You were known for your technique of 13 steps between hurdles. Was it something you devised through study?

It had more to do with just my natural running stride, that I had long legs, disproportionately long legs for my height. And had the power to be able to sustain that kind of stride.

It worked like a secret technological weapon, though, right?

Yes, everybody else basically had manual transmission. I had automatic transmission. I didn’t have to shift gears, where they did. And they had to think about when to shift; and after they shifted, how much gas they were going to give or not have available. I didn’t have to worry about that.

What about the future of F1? Bright?

I think the future is going to be the handover of the technology to the automobile industry to build lighter cars, more fuel-efficient cars, that can do more things, be electronically controlled. They already have a car where they had a driver in the seat but they programmed it to travel from point A to point B in Germany automatically on its own. They are doing it. So all that’s possible.
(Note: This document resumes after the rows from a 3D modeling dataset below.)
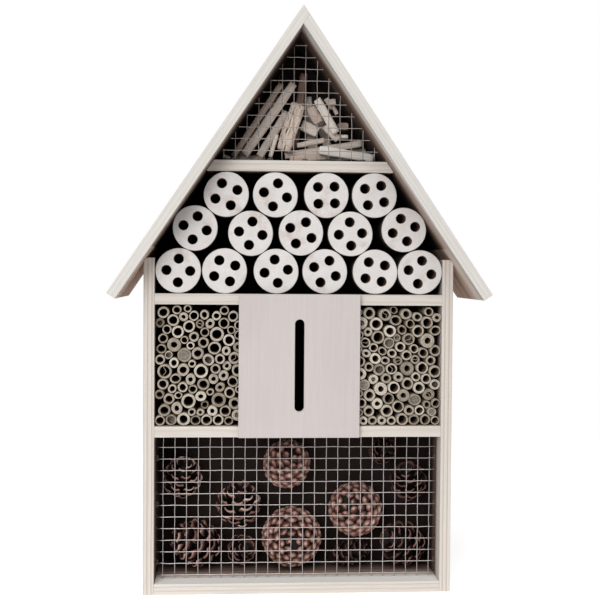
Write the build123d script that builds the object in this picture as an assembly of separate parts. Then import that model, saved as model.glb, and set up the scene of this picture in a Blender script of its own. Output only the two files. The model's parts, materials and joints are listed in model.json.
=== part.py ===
from build123d import *
import math
import os
import random

# Insect hotel: a house-shaped wooden frame with five bays. Millimetres.
# X is the width, Y the depth (front at -Y), Z up. The origin is on the ground,
# in the middle of the overall width and depth.

# ---- driving dimensions: outline ----
RIDGE_HEIGHT = 480.0
EAVE_HALF_SPAN = 155.0
EAVE_HEIGHT = 250.0
ROOF_FRONT = -50.0
ROOF_BACK = 50.0
ROOF_BOARD = 8.5
BODY_HALF_WIDTH = 128.0
BODY_FRONT = -24.0
BODY_BACK = 45.0
BOARD = 9.0
BACK_PANEL = 3.0
EDGE_ROUND = 0.5

# ---- driving dimensions: bays ----
LOWER_SHELF_Z = 130.7
UPPER_SHELF_Z = 240.2
GABLE_SHELF_Z = 350.1
SIDE_BOARD_TOP = 278.5
DIVIDER_OUTER_X = 46.0
FILLING_FRONT = BODY_FRONT + 1.0
FILLING_BACK = BODY_BACK - 1.0
EASE = 0.3

# ---- driving dimensions: butterfly panel ----
PANEL_HALF_WIDTH = 50.0
PANEL_BOTTOM = 130.9
PANEL_TOP = 249.1
PANEL_BOARD = 5.0
SLOT_WIDTH = 7.8
SLOT_BOTTOM = 152.4
SLOT_TOP = 228.6

# ---- driving dimensions: logs ----
LOG_DIAMETER = 37.5
LOG_GAP = 0.1
HOLE_DIAMETER = 8.0
HOLE_DEPTH = 55.0
HOLE_CIRCLE = 9.7
BOTTOM_LOG_X = (-99.8, -61.9, -19.5, 20.8, 62.6, 100.1)

# How far each log is turned, in degrees: bottom row, middle row, top row.
LOG_TURNS = (-2, 27, 8, -22, 34, -10, -12, -8, -25, 4, 16, 22, -12, -43, -34)

# ---- driving dimensions: wire mesh ----
WIRE = 0.7
WELD = 0.15
LOWER_MESH_FRONT = -8.7
GABLE_MESH_FRONT = -22.8
LOWER_MESH_PITCH = 9.8
LOWER_MESH_COLUMNS = 24
LOWER_MESH_ROWS = 12
LOWER_MESH_TOP_WIRE = 119.9
GABLE_MESH_PITCH = 9.58
GABLE_MESH_COLUMNS = 15
GABLE_MESH_ROWS = 10
GABLE_MESH_LOW_WIRE = 367.1
GABLE_MESH_MIDDLE_X = 3.8
FLANGE = 9.0
LOWER_STAPLE_ROWS = (1, 5, 10)
GABLE_STAPLE_COLUMNS = (-6, -3, 0, 3, 5)

# ---- driving dimensions: fasteners ----
NAIL_RADIUS = 0.9
NAIL_HEAD_RADIUS = 1.8
NAIL_HEAD = 0.8
FRAME_NAIL = 28.0
ROOF_NAIL = 16.0
BRAD = 12.0
PIN_NAIL = 14.0
STAPLE_WIRE = 0.9
STAPLE_SPAN = 3.6
STAPLE_LEG = 6.0
RIDGE_NAIL_INSET = 15.0
ROOF_NAIL_INSET = 13.0
FRAME_NAIL_INSET = 15.0
DIVIDER_NAIL_INSET = 18.0
BRAD_INSET = 6.5
PIN_NAIL_SIDE_Z = (25.0, 85.0, 175.0, 235.0)
PIN_NAIL_SHELF_X = 70.0
PIN_NAIL_GABLE_X = 40.0
SCREW_RADIUS = 1.5
SCREW_HEAD_RADIUS = 3.0
SCREW_HEAD = 1.2
SCREW_LENGTH = 12.0

# ---- driving dimensions: hanger ----
HANGER_Z = 432.0
HANGER_PLATE = 1.5
HANGER_HALF_HEIGHT = 21.0
HANGER_HALF_WIDTH = 7.5
KEYHOLE_RADIUS = 4.5
KEYHOLE_SLOT = 4.0
KEYHOLE_RISE = 8.0
KEYHOLE_EASE = 0.5
HANGER_SCREW_OFFSET = 16.5
HANGER_BLOCK = 12.0
HANGER_BLOCK_HALF_WIDTH = 16.0
HANGER_BLOCK_BELOW = 9.0
HANGER_BLOCK_ABOVE = 5.0
HANGER_BLOCK_EASE = 1.0
HANGER_POCKET_DEPTH = 9.0

# ---- driving dimensions: fillings ----
TUBE_SEED = 12
TUBE_TRIES = 25
TUBE_RADII = (3.4, 3.9, 4.3, 4.7, 5.1, 5.5, 6.0)
TUBE_SHARES = (8, 14, 18, 18, 14, 8, 4)
TUBE_BORE_SHARE = 0.62
TUBE_FRONT_PLAY = 3.0
TUBE_GAP = 0.12
KNOT_EVERY = 9
KNOT_DEPTHS = (3.0, 25.0)
KNOT_THICKNESS = 2.5

# Outline of a pine cone: share of its radius, and share of its length from the stalk end.
CONE_OUTLINE = ((0.8, 0.13), (1.0, 0.38), (0.72, 0.74))

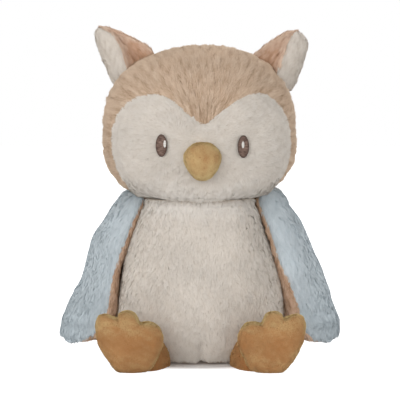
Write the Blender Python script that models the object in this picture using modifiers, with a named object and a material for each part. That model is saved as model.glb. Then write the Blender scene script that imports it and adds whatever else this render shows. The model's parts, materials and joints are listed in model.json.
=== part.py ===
"""A sitting plush owl: sewn panels of plush fabric over stuffing, with a pellet pouch in its seat.

Metres, +Z up. The owl looks along -Y, and its own left side is at +X. It is built round the
trunk's upright axis, and at the end the whole toy is moved along Y so that the middle of its
box stands over the origin.
"""

import math

import bmesh
import bpy
from mathutils import Matrix, Vector
from mathutils.bvhtree import BVHTree

# Shared by every sewn piece
PLUSH = 0.003  # long plush with its backing
VELOUR = 0.0022  # short pile of the beak, the legs and the feet
CLEARANCE = 0.0003  # open line of a seam, and the space between two pieces
FLOOR_FLAT = 0.0005  # how deep the floor flattens what stands on it
OVERRUN = 0.020  # how far a cutter passes what it cuts

# Trunk: a pear that is widest low down
TRUNK_WIDTH = 0.132
TRUNK_FRONT = 0.058
TRUNK_BACK = 0.050
NECK_HEIGHT = 0.1215
SIDE_SEAM_FORWARD = 0.016
BASE_SEAM_HEIGHT = 0.006
POUCH_HEIGHT = 0.030
POUCH_RADIUS = 0.048

# Head: a wide ball, cut flat at the neck
HEAD_WIDTH = 0.1505
HEAD_FRONT = 0.060
HEAD_BACK = 0.056
HEAD_MIDDLE_OVER_NECK = 0.0505
HEAD_TOP_OVER_NECK = 0.116
HEAD_BELOW_NECK = 0.0045
HEAD_MIDDLE_HEIGHT = NECK_HEIGHT + HEAD_MIDDLE_OVER_NECK
HEAD_TOP_HEIGHT = NECK_HEIGHT + HEAD_TOP_OVER_NECK
HEAD_BOTTOM_HEIGHT = NECK_HEIGHT - HEAD_BELOW_NECK
HEAD_SEAM_BACK = 0.004

# Face: the mask's outline is given by its own half width and by heights over the neck
MASK_HALF_WIDTH = 0.0650
MASK_LOBE_HEIGHT = 0.0775
MASK_PEAK_HEIGHT = 0.0570
MASK_SIDE_HEIGHT = 0.0400
EYE_WIDTH = 0.0082
EYE_HEIGHT = 0.0165
EYE_SPACING = 0.0600
EYE_OVER_NECK = 0.0405
EYE_THREAD = 0.0009
GLINT_WIDTH = 0.0024
GLINT_HEIGHT = 0.0055
GLINT_RISE = 0.0032

# Beak
BEAK_WIDTH = 0.0270
BEAK_HEIGHT = 0.0280
BEAK_DEPTH = 0.0150
BEAK_OVER_NECK = 0.0300

# Ears
EAR_WIDTH = 0.0400
EAR_LENGTH = 0.0340
EAR_ROOT = 0.0120
EAR_THICKNESS = 0.0230
EAR_ROUND_HEAD = math.radians(45)
EAR_LEAN = math.radians(40)
EAR_SEAM_TURN = math.radians(15)
EAR_FOLD = math.radians(20)

# Wings
WING_LENGTH = 0.1060
WING_ROOT_ROUND = 0.0095
WING_DEPTH = 0.0640
WING_THICKNESS = 0.0270
WING_WRAP = 0.0040
WING_BACK = 0.0070
WING_SPLAY = math.radians(24)
WING_TURN = math.radians(27)
WING_SEAM_OUT = 0.0020
WING_HINGE_BELOW_NECK = 0.0130
WING_HINGE_HEIGHT = NECK_HEIGHT - WING_HINGE_BELOW_NECK
WING_ROOT_OUT = 0.0100
WING_ROOM = 0.0006
WING_LIFT = math.radians(45)
WING_BLADE_STEPS = 14

# Legs and feet
LEG_SPACING = 0.0760
LEG_THICKNESS = 0.0300
LEG_LENGTH = 0.0240
FOOT_SPACING = 0.0995
FOOT_WIDTH = 0.0490
FOOT_HEIGHT = 0.0465
FOOT_THICKNESS = 0.0240
FOOT_FORWARD = 0.0165
FOOT_ROLL = math.radians(11)
LEG_SWING = math.radians(60)
LEG_SWING_STEPS = 4

# Outlines as shares of the sizes above, from the top down: height, half width, depth
TRUNK_SHARES = (
    (1.075, 0.40, 0.42),
    (1.00, 0.615, 0.63),
    (0.84, 0.75, 0.78),
    (0.66, 0.875, 0.90),
    (0.45, 0.97, 0.985),
    (0.24, 1.00, 1.00),
    (0.09, 0.955, 0.95),
    (0.014, 0.82, 0.82),
    (-0.004, 0.55, 0.55),
)
TRUNK_TOP_SHARE = 1.10
WING_LINING_SHARE = 0.55  # how far the lining swells, against the outer side
WING_SHARES = (
    (0.050, 0.55, 0.42),
    (-0.03, 0.86, 0.64),
    (-0.25, 0.98, 0.88),
    (-0.52, 0.97, 1.00),
    (-0.80, 0.92, 0.98),
    (-0.95, 0.68, 0.70),
)
EAR_TIP_SKEW_SHARE = 0.65  # how much longer the ear's outer side is, against its distance out
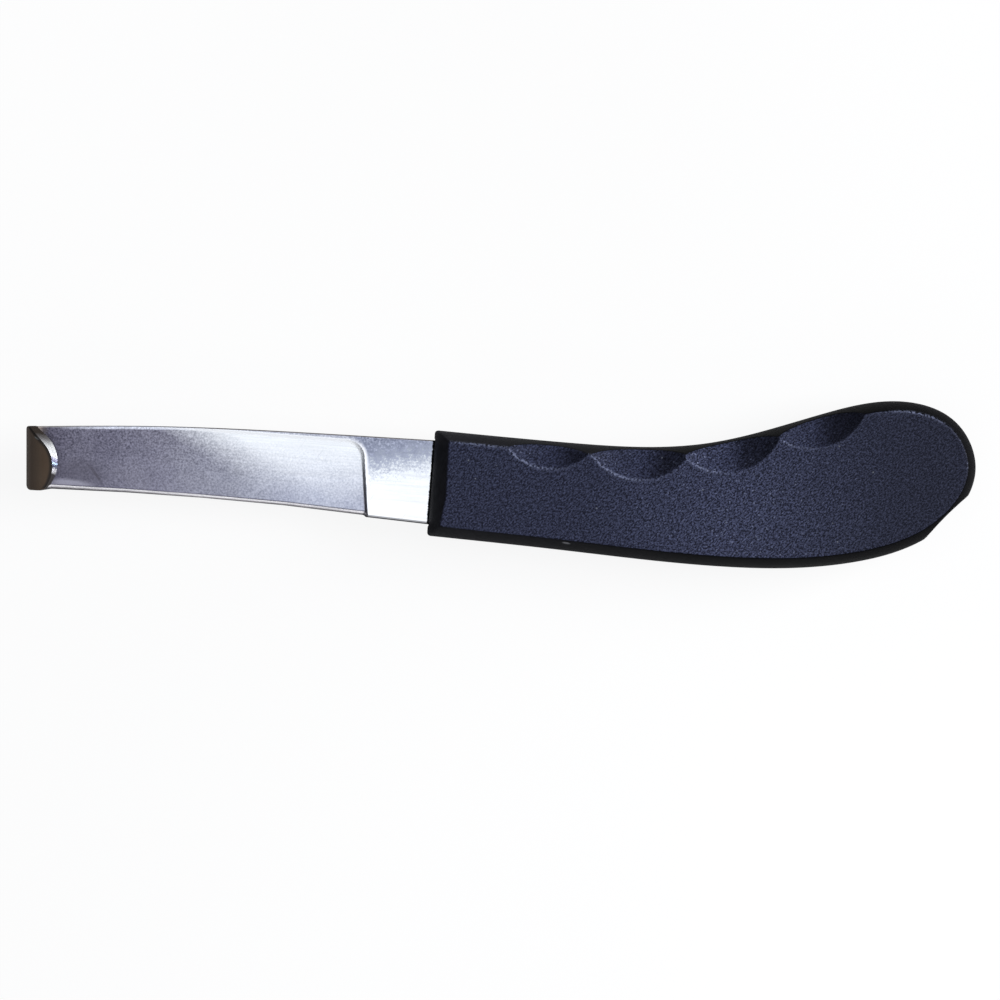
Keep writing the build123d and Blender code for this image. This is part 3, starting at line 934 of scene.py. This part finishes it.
def lip_steel():
    """The freshly ground lip, its tones painted reflections and highlights, from the edge side on: dull, a
    bright patch, dark with a blue glint, a longer bright stretch, and dull again."""
    p = Paint("lip_steel")
    lines = p.noise(1, 3, 0.6, p.stretched((300, 300, 5000)))
    uneven = p.plus(p.axis(1), p.times(p.noise(600, 2), 0.001))
    # The lip's tones along it are painted reflections and highlights
    tone = p.ramp(p.between(uneven, -0.007, 0.007), (0.0, (0.05, 0.04, 0.035)), (0.2, (0.09, 0.08, 0.085)),
                  (0.235, (1.0, 1.0, 1.0)), (0.275, (1.0, 1.0, 1.0)), (0.315, (0.07, 0.08, 0.12)),
                  (0.35, (0.12, 0.14, 0.2)), (0.37, (0.45, 0.6, 0.75)), (0.4, (0.12, 0.12, 0.18)),
                  (0.45, (0.28, 0.28, 0.37)), (0.5, (0.97, 0.98, 1.0)), (0.65, (0.95, 0.97, 0.98)),
                  (0.73, (0.35, 0.34, 0.35)), (0.84, (0.07, 0.055, 0.045)))
    p.set(Base_Color=tone, Metallic=0.8, Roughness=p.between(lines, 0.3, 0.7, 0.2, 0.35))
    p.bump(lines, 0.00001, 0.4)
    return p.material


def pin_steel():
    """Turned steel with fine rings round the pin."""
    p = Paint("pin_steel")
    rings = p.noise(30, 3, 0.6, p.stretched((40, 40, 900)))
    p.set(Base_Color=p.blend(rings, (0.42, 0.42, 0.43), (0.6, 0.6, 0.61)), Metallic=1.0)
    p.set(Roughness=p.between(rings, 0.3, 0.7, 0.25, 0.4))
    p.bump(rings, 0.00001, 0.4)
    return p.material


def floor():
    """A plain pale floor, nearly white to the camera, that throws little light back up at the knife."""
    shell = Shell()
    corners = FLOOR_REACH * np.array([(-1, -1), (1, -1), (1, 1), (-1, 1)])
    shell.fill(shell.ring(np.column_stack([corners, np.full(4, -HALF - FLOOR_GAP)])))
    p = Paint("floor_white")
    seen = p.nodes.new("ShaderNodeLightPath").outputs["Is Camera Ray"]
    tone = p.between(p.noise(3, 2), 0.3, 0.7, 0.97, 1.0)
    p.set(Base_Color=p.blend(seen, (0.4, 0.4, 0.4), (1 - FLOOR_GLOW,) * 3), Roughness=0.9)
    p.set(Specular_IOR_Level=0.0, Emission_Color=(1, 1, 1, 1))
    p.set(Emission_Strength=p.times(seen, tone, FLOOR_GLOW))
    shell.piece("floor", p.material)


def studio():
    """A dim soft sky with a bright opening overhead, and two softboxes."""
    world = bpy.data.worlds.new("studio")
    bpy.context.scene.world = world
    world.use_nodes = True
    nodes, links = world.node_tree.nodes, world.node_tree.links
    direction = nodes.new("ShaderNodeTexCoord").outputs["Generated"]
    height = nodes.new("ShaderNodeSeparateXYZ")
    links.new(direction, height.inputs["Vector"])
    sky = nodes.new("ShaderNodeMapRange")
    sky.interpolation_type = "SMOOTHSTEP"
    links.new(height.outputs["Z"], sky.inputs["Value"])
    for socket, value in zip(sky.inputs[1:5], (*SKY_OPENING, *SKY_STRENGTH)):
        socket.default_value = value
    background = nodes["Background"]
    background.inputs["Color"].default_value = SKY_TINT
    links.new(sky.outputs["Result"], background.inputs["Strength"])

    for name, (place, (width, height), watts) in SOFTBOXES.items():
        data = bpy.data.lights.new(name, "AREA")
        data.shape = "RECTANGLE"
        data.size, data.size_y = width, height
        data.energy = watts
        light = bpy.data.objects.new(name, data)
        bpy.context.scene.collection.objects.link(light)
        light.location = place
        light.rotation_euler = (-light.location).to_track_quat("-Z", "Y").to_euler()


def camera():
    """Straight down on the knife, rolled a little so the handle's axis falls across the picture."""
    data = bpy.data.cameras.new("camera")
    data.sensor_width = CAMERA_SENSOR
    data.lens = CAMERA_LENS
    data.clip_start, data.clip_end = CAMERA_RANGE
    obj = bpy.data.objects.new("camera", data)
    bpy.context.scene.collection.objects.link(obj)
    obj.location = in_row_frame(CAMERA_PLACE)
    obj.rotation_euler = (0, 0, HOOK_SKEW)
    bpy.context.scene.camera = obj


def main():
    black, bright, turned = plastic(), steel(), pin_steel()
    pieces = [(blade(bright, lip_steel()), "blade", "blade_steel"),
              (handle_half("handle_shell_hook_side", 1, black), "handle_half_hook_side", "handle_plastic"),
              (handle_half("handle_shell_rest_side", -1, black), "handle_half_rest_side", "handle_plastic")]
    for piece, node, slot in pieces:
        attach(piece, "root")
        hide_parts(node)
    for name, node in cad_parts.items():
        if name.startswith("tang_pin"):
            node.data.materials.clear()
            node.data.materials.append(turned)
    floor()
    studio()
    camera()
    bpy.context.scene.view_settings.view_transform = "Standard"


main()
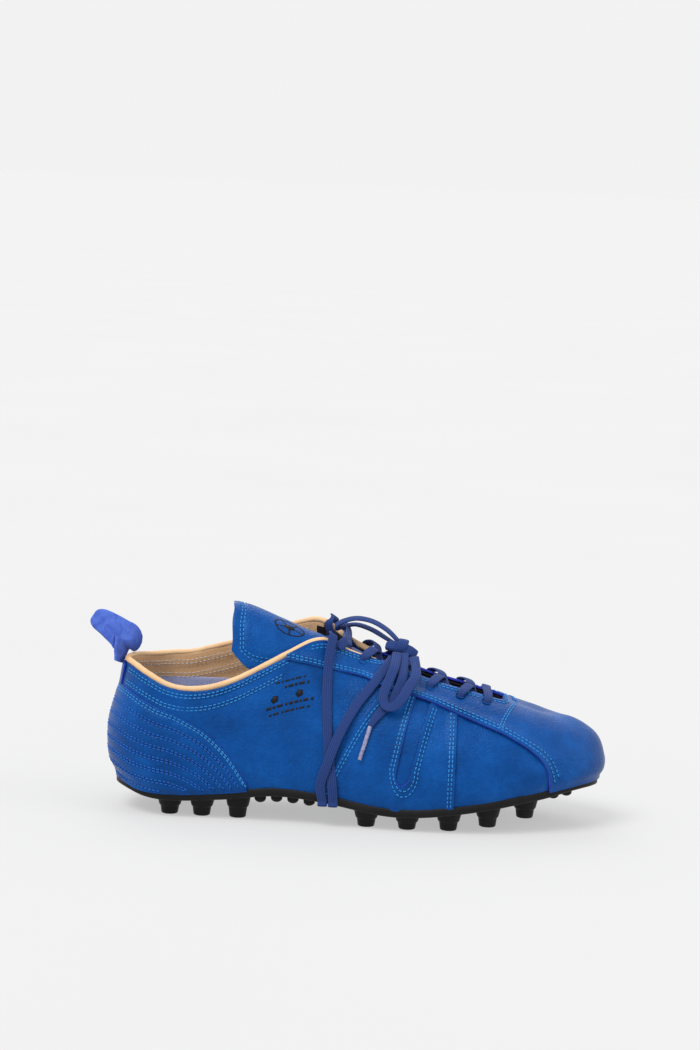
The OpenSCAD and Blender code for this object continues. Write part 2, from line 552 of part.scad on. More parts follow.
// Up out of hole a, over the facing and the throat, and under the other facing to hole b
function crossing(side, a, b) = let (lift = side > 0 ? 1.8 : 0) [
    in_hole(side, a, 0.6, -1), on(side, a[0] + 0.002, a[1] + 0.025, 2.8, 0.8),
    on(side, mix(a[0], b[0], 0.14), mix(a[1], 1, 0.3), 3.1),
    on(side, mix(a[0], b[0], 0.3), mix(a[1], 1, 0.62), 3.1),
    on(side, mix(a[0], b[0], 0.42), 0.985, 1.2 + lift),
    on(-side, mix(a[0], b[0], 0.54), 0.985, -1.9 + lift),
    on(-side, mix(a[0], b[0], 0.68), mix(b[1], 1, 0.66), -3.2),
    on(-side, mix(a[0], b[0], 0.82), mix(b[1], 1, 0.4), -3.4, 0.9),
    on(-side, b[0] - 0.004, b[1] + 0.03, -3.1, 0.8), in_hole(-side, b, -1.4, 1)];
function toe_bar(e) = concat(
    [in_hole(1, e, 0.6, -1), on(1, e[0] + 0.003, e[1] + 0.03, 2.5, 0.8), on(1, e[0] + 0.007, mix(e[1], 1, 0.5), 2.6),
        on(1, e[0] + 0.009, 0.97, 2.4)],
    [on(-1, e[0] + 0.009, 0.97, 2.4), on(-1, e[0] + 0.007, mix(e[1], 1, 0.5), 2.6),
        on(-1, e[0] + 0.003, e[1] + 0.03, 2.5, 0.8), in_hole(-1, e, 0.6, -1)]);
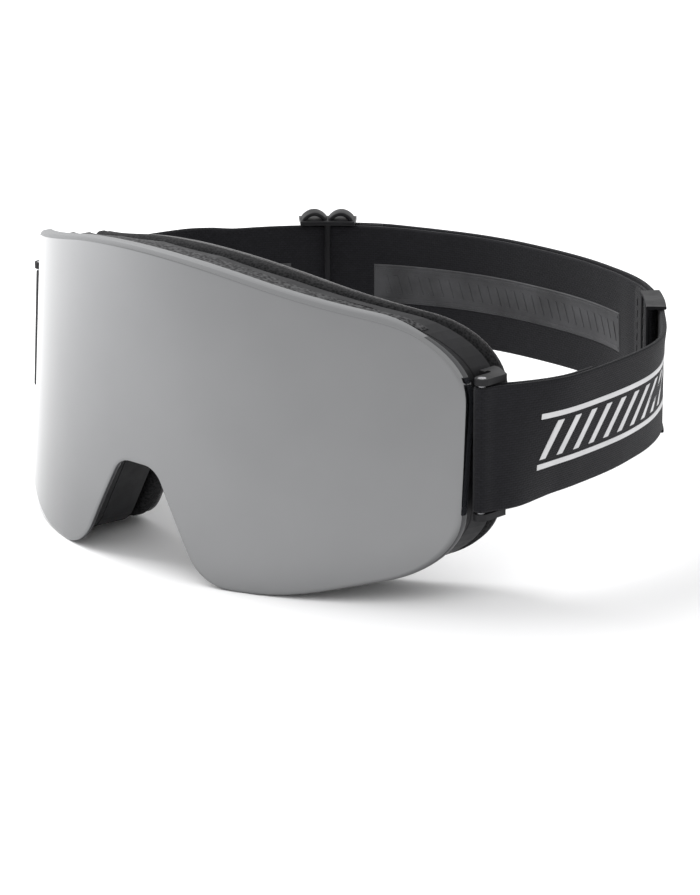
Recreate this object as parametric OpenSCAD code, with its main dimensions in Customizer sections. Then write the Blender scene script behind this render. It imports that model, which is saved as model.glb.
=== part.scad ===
// Ski goggles: frameless cylindrical lens unit held by magnets, vented frame,
// three-layer face foam, two swivelling strap brackets and an elastic strap
// with two sliders. Millimetres. +Z is up and the lens faces -Y. Left and
// right are as seen from the front: left is -X and right is +X.

/* [Lens] */
// Half the width of the lens at its widest
lens_half_w = 90.4; // [88:0.2:93]
// Radius of the lens's front surface, a vertical cylinder
lens_r = 112; // [108:1:118]
// Height where the two sloping top edges would meet
brow_z = 102; // [99:0.5:106]
// Height of the upper outer corner before rounding
temple_z = 83; // [80:0.5:86]
// Height of the nose arch
nose_z = 32; // [28:0.5:36]
// Lean of the lens and frame, top towards the face, degrees
lean = 3.4; // [0:0.2:6]
// Thickness of the outer lens
lens_t = 2.2; // [1.6:0.1:2.6]
// Thickness of the foam spacer between the lenses
gasket_t = 2; // [1.5:0.1:2.5]
// Thickness of the inner lens
inner_t = 0.8; // [0.6:0.1:1.2]
// Thickness of the magnet carrier
carrier_t = 2.2; // [2:0.1:3]
// Thickness of the outer lens's brow along its top edge
brow_t = 3.9; // [3:0.1:4]

/* [Frame] */
// Depth of the frame's rear face behind the lens, on the centre line
frame_depth = 20.5; // [18:0.5:24]
// Wall thickness of the frame
wall = 2.2; // [1.6:0.1:3]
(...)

And look at the braking system that every car has now, anti-skid braking. In fact it’s hard to find a car without it. Even low-end cars have it. Almost everyone’s got GPS. The suspension control is in most cars. Everybody’s got electronic windows, air-conditioning, AM-FM radios, which when we grew up was a luxury. Even an FM radio. I remember when they first started in cars: that big AM dial, the column shifting and all that. Now it’s automatic gearshift. It’s amazing — phones in cars, TV screens.

You’re totally a tech guy!

A little slow on the computer thing. They get out in front of me because there’s so much. All I want to do is talk on my phone, send text messages. I don’t do Facebook, Twitter, I don’t do any of the social media. I want to communicate. I can do Skype and FaceTime. That’s as far as I go. I like to talk to people on the phone. I don’t like to do critical stuff by text message. I need to have a conversation. You have to talk to people.